Так как Господь наш по Своей благостыне оставил нам кое-что исправления ради — чтобы нам влечься к святой жизни этих сестер, — то мы пишем о некоторых из них, как бывших до нас, так и живших уже в наше время. Но верится нам, что было не меньше таких, на кого, хотя они и не были тут упомянуты, Господь особенно повлиял Своей благодатью, нежели тех, о ком записано нами. То же, что здесь написали, услышали мы от наших старших предшественниц, и это было отчасти записано ими[45]
.Кто услышит, как сию книжку читают, тот да не исказит на свой собственный лад, что написано в ней. И коль скоро он с ее помощью не захочет исправиться, то будет все-таки правильно, если он постарается не стать хуже посредством нее. Многое мы опустили в сей книге, что было бы не худо послушать[46]
. Еще же мы здесь кое-что записали, что кажется незначительным. Однако временами пред Богом бывает то больше, что кажется малым, нежели то, что кажется очень большим.[I]
О блаженной сестре Ите фон Веццикон
[47], она же была из числа благородныхРади сладостного имени Иисуса Христа мы начинаем здесь писать о сестре, которую звали Ита фон Веццикон. Будучи благородной женой из свободного рода, она была отдана замуж за одного высокородного господина, привыкла к великой чести и славе. Она содержала свою плоть в чрезмерной изнеженности. Но Богом было устроено так, что она овдовела, и Бог сообщил ей желание стать человеком духовного звания. Потому-то она частенько наведывалась в Тёсс посмотреть, как-то ей понравится здесь. И вот у нее началось искушение, ибо ей разонравилось и вызвало неприятие то, что она здесь увидела и услышала, и особенно то, что заметила монастырских мышей. Сие было ей до того отвратительно, что она изменилась в лице и весьма побледнела. Однако с помощью Божией победила сердце свое в сем тяжком борении, ибо, как сама говорила, ей проще было бы вынести, если бы ее обезглавили, нежели то, что она идет в монастырь. Но благодатью, посланной Богом, она столь полно отреклась от вещей, что по доброй воле отдала обители всё, чем владела, так что и себе ничего не оставила, хотя имела немалое состояние. А как явилась она в сей монастырь, то обнаружила тщание в том, чтобы, насколько изнеженную жизнь проводила в миру, настолько строго, и даже строже того, ей жить в [нашей] обители.

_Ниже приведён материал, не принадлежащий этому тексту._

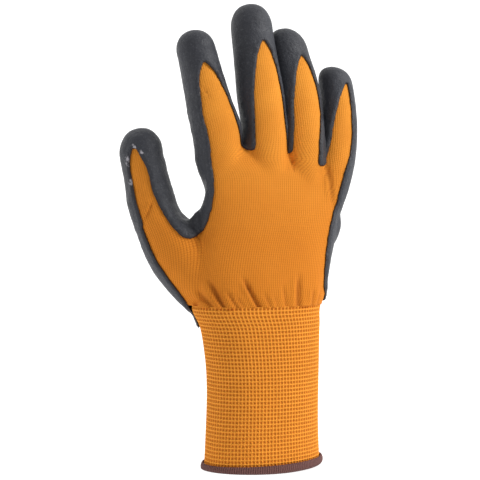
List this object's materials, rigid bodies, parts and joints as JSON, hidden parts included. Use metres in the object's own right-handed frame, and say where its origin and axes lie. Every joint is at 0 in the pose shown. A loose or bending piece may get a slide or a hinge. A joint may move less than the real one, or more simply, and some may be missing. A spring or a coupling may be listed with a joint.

Она соблюдала правила Ордена во всех деталях столь тщательно, что мы никогда не видали, чтобы так поступала какая-либо сестра. Нередко была первой в хоре[48]
, с немалым тщанием клала поклоны, вставала и пела полностью всё, что только могла, хотя пела не слишком-то хорошо. Она испытывала великое благоговение к молитве и имела особую молитву, каковую совершала всегда, не оставляя ее ни из-за занятости, ни по причине болезни — всякий день произносила по тысяче раз «Ave Maria»[49][50]. И даже когда приходила самая милая ее сердцу родня, она не желала выйти из хора, прежде чем совершит свое обычное молитвословие. Она неизменно питалась в трапезной и никогда не отсутствовала, разве что делала кому-то кровопускание[51] или исполняла какое-нибудь другое важное дело. Поскольку она привыкла к изысканной трапезе, то испытывала зачастую нехватку и голод из-за непривычной еды, так что часто уходила из-за стола более голодной, чем когда садилась за стол, и иногда не могла уснуть из-за голода. При всём том она была все-таки радостна и в добром расположении духа. Она была также очень прилежна в общих работах, оставаясь подле окна либо там, где сидела, так что прялка редко у нее выходила из рук[52]. Она обнаруживала великое смирение во многих делах. Никогда не носила одежд лучше тех, что ей выдавались в конвенте, а сии нередко бывали столь ветхи, что ей приходилось ставить на них немало заплат.